There’s no doubt that having a father around is a good thing. But although I knew Noah might encounter feeling different among his peers at school, I didn’t anticipate he might feel different in his own home with his own father.
Among the SMC community, we mothers have predecessors to help us answer certain questions, with “Why don’t I have a daddy?” being the primary one. When the day came, I knew I would tell Noah: “There are lots of different families. Some kids are raised by their grandparents, others just their moms or two moms or two dads. You have one mom and everyone else that loves you from your aunt to Grandma.” And depending on his age when he asks, I might be able to add: “I wanted you so much that I had to actually plan to bring you into this world. I had to save money and have long serious talks with Grandma and wait a year until I felt healthy enough and I had to make a lot of doctor’s visits even before I got pregnant. It was the biggest decision of my life. Do you know why? Because I knew that I would love you so much that I couldn’t stand living without you. And now here you are because Mommy wanted you so badly.”

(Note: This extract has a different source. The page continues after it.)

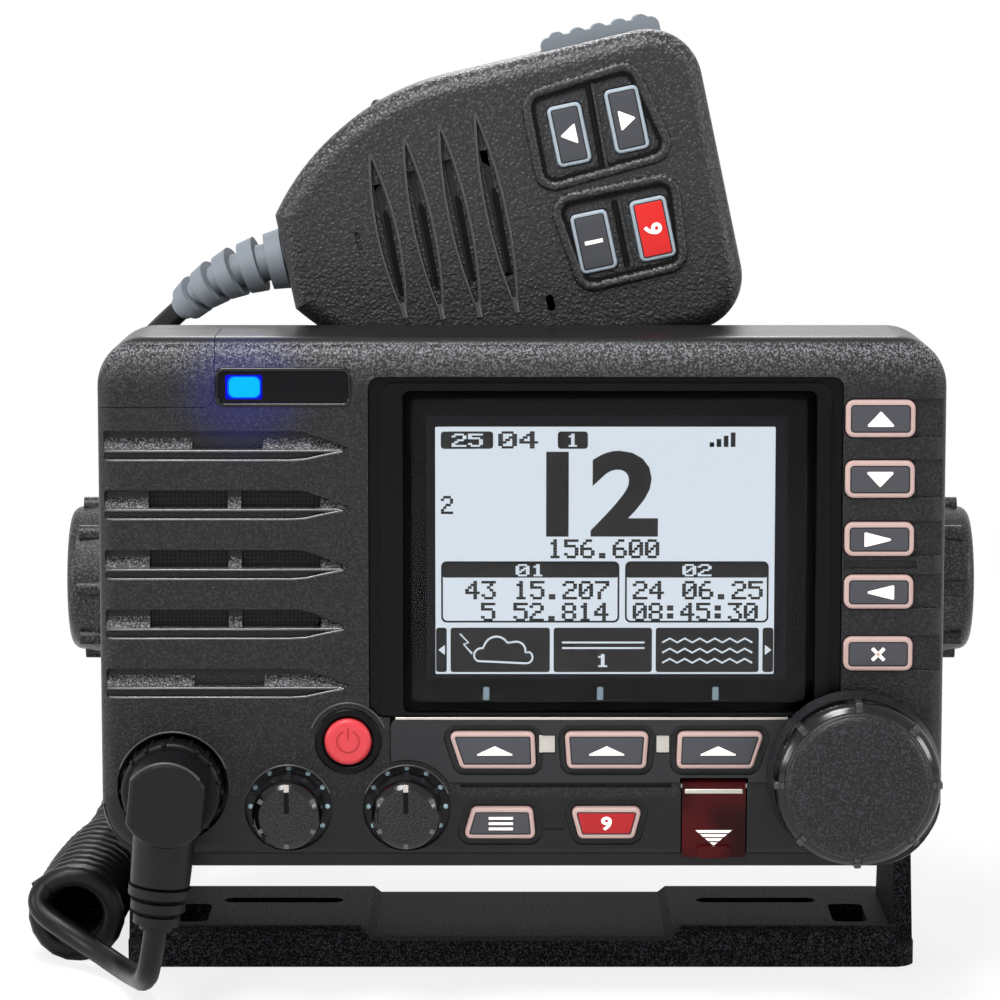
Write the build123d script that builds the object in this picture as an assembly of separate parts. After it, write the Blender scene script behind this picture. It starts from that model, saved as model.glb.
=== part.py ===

I am grateful that Noah is young enough to not be aware that my husband isn’t his “real” father. Experts say that kids learn their most important social/emotional coping skills by seven years old. So, if Noah gets to seven feeling secure and confident, I think he’ll be able to deal with “the truth.” For instance, if he sees our wedding photos and notices he is the ring bearer, he’s too young to ask why we were married after his birth. But I’m sure there will be many other “clues” along the way that will prompt him to ask questions and I want to be prepared to answer them.
Presently, I’m not.
When I decided to have a baby on my own, I didn’t have to think about this turn of events. I never thought Plan B would be “marriage.”